Here we present a density matrix based KS inversion method formulated entirely within a Gaussian basis representation to optimize a KS potential matrix that reproduces a target electron density. Inverse Kohn-Sham (KS) density functional theory (DFT) aims to determine the effective local KS potential that reproduces a target electron density, and is important both for electronic structure analysis and for the development of orbital based correction methods. In finite Gaussian basis implementations, however, conventional inverse KS-DFT approaches such as the Zhao-Morrison-Parr (ZMP) method often become poorly constrained and inefficient, because the real space penalty potential is projected onto a limited number of Gaussian basis matrix elements, which can strongly coarse-grain its spatial variation. In the present method, the density matrix mismatch is defined in a Lowdin orthogonalized basis, which yields a penalty energy invariant under unitary rotations in that basis. The corresponding penalty potential contribution to the KS Hamiltonian is derived analytically in the original nonorthogonal Gaussian basis. Across a wide range of penalty strengths, the self consistent field (SCF) optimization remains robust and efficient for various open shell systems, while progressively tightening the penalty drives the electron density into accurate agreement with the target. Benchmarks on molecules and condensed phase systems show that the method achieves substantially smaller attainable density deviations than the conventional ZMP method. The method provides a fast and accurate route to KS inversion in finite Gaussian basis sets and may also be useful for future orbital based correction schemes.

Figures (4)

• Figure 1: Schematic illustration of the penalty strength iteration and KS-DFT SCF optimization procedure. The inner loop performs SCF iterations at fixed $\epsilon$ values, using an initial guess from either atomic calculations or the previously converged electron density and KS orbitals. The outer loop gradually decreases $\epsilon$ until satisfactory density matrix agreement is achieved.

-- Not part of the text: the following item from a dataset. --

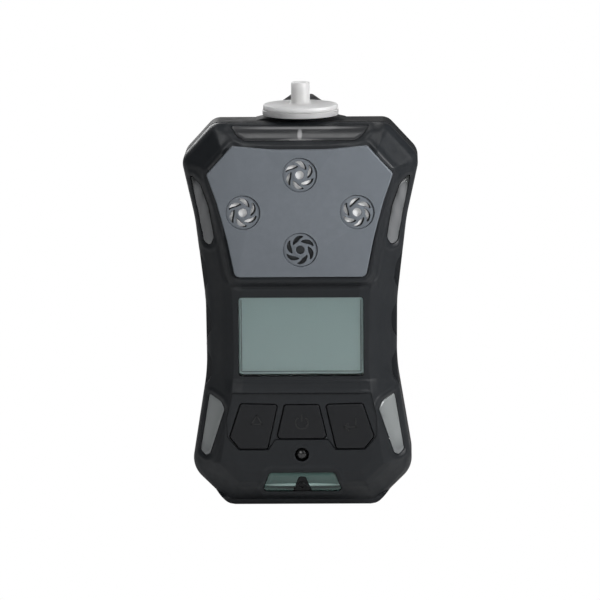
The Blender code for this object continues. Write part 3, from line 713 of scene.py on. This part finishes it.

• Figure 2: (a) The maximum absolute deviations among all matrix elements of $\Delta \mathbf{P}'^{\uparrow}$ and $\Delta \mathbf{P}'^{\downarrow}$, and (b) the maximum absolute deviations over all real space grid points of $\rho^{\uparrow}(\mathbf{r})-\rho_{\mathrm{target}}^{\uparrow}(\mathbf{r})$ and $\rho^{\downarrow}(\mathbf{r})-\rho_{\mathrm{target}}^{\downarrow}(\mathbf{r})$, for each test system at a given value of $\epsilon$. When $\epsilon$ is smaller than $1\times10^{-7}$, omitted bars indicate calculations that did not finish within the wall-time limit. We note that, for each test system, once $\epsilon$ becomes smaller than the value listed below, the SCF convergence criterion can no longer be satisfied within 6000 SCF iterations. The values shown in the figure therefore correspond to those obtained at the 6000th SCF iteration: $\mathrm{O}_2$ ($\epsilon=1\times10^{-10}$), $\mathrm{NO}$ ($\epsilon=1\times10^{-10}$), $\mathrm{CuCl}_2$ ($\epsilon=1\times10^{-11}$), $(\mathrm{C}_6\mathrm{H}_6)_2^{+}$ ($\epsilon=1\times10^{-11}$), rutile $\mathrm{TiO}_2(110)$ polaron ($\epsilon=1\times10^{-4}$), rutile $\mathrm{TiO}_2(110)+\mathrm{OH}$ ($\epsilon=1\times10^{-3}$), $\mathrm{NiO}$ (AFM) ($\epsilon=1\times10^{-11}$), $\mathrm{CoO}$ (AFM) ($\epsilon=1\times10^{-11}$), bulk $\mathrm{CeO}_2$ polaron ($\epsilon=1\times10^{-11}$), and $32\,\mathrm{H_2O}+\mathrm{Ag}^{2+}$ ($\epsilon=1\times10^{-11}$).
• Figure 3: (a) Smallest attainable maximum absolute deviation between the real space electron density and the target density on the grid for all test systems as $\epsilon$ decreases. (b) Corresponding $\epsilon$ values. Results obtained using the density matrix penalization method, the Coulomb-based ZMP method, and the Yukawa-based ZMP method are shown in green, blue, and yellow, respectively. Solid and dashed lines denote calculations that converged within 6000 SCF iterations and calculations that reached the maximum limit of 6000 iterations without satisfying the convergence criterion, respectively. Detailed numerical results for the Coulomb-based and Yukawa-based ZMP methods are listed in Tables S3 and S4.
• Figure 4: Number of SCF iterations required to achieve SCF convergence for all test systems in inverse KS-DFT calculations along the decreasing sequence of $\epsilon$. Results obtained using the density matrix penalization method, the Coulomb-based ZMP method, and the Yukawa-based ZMP method are shown in the top, middle, and bottom panels, respectively.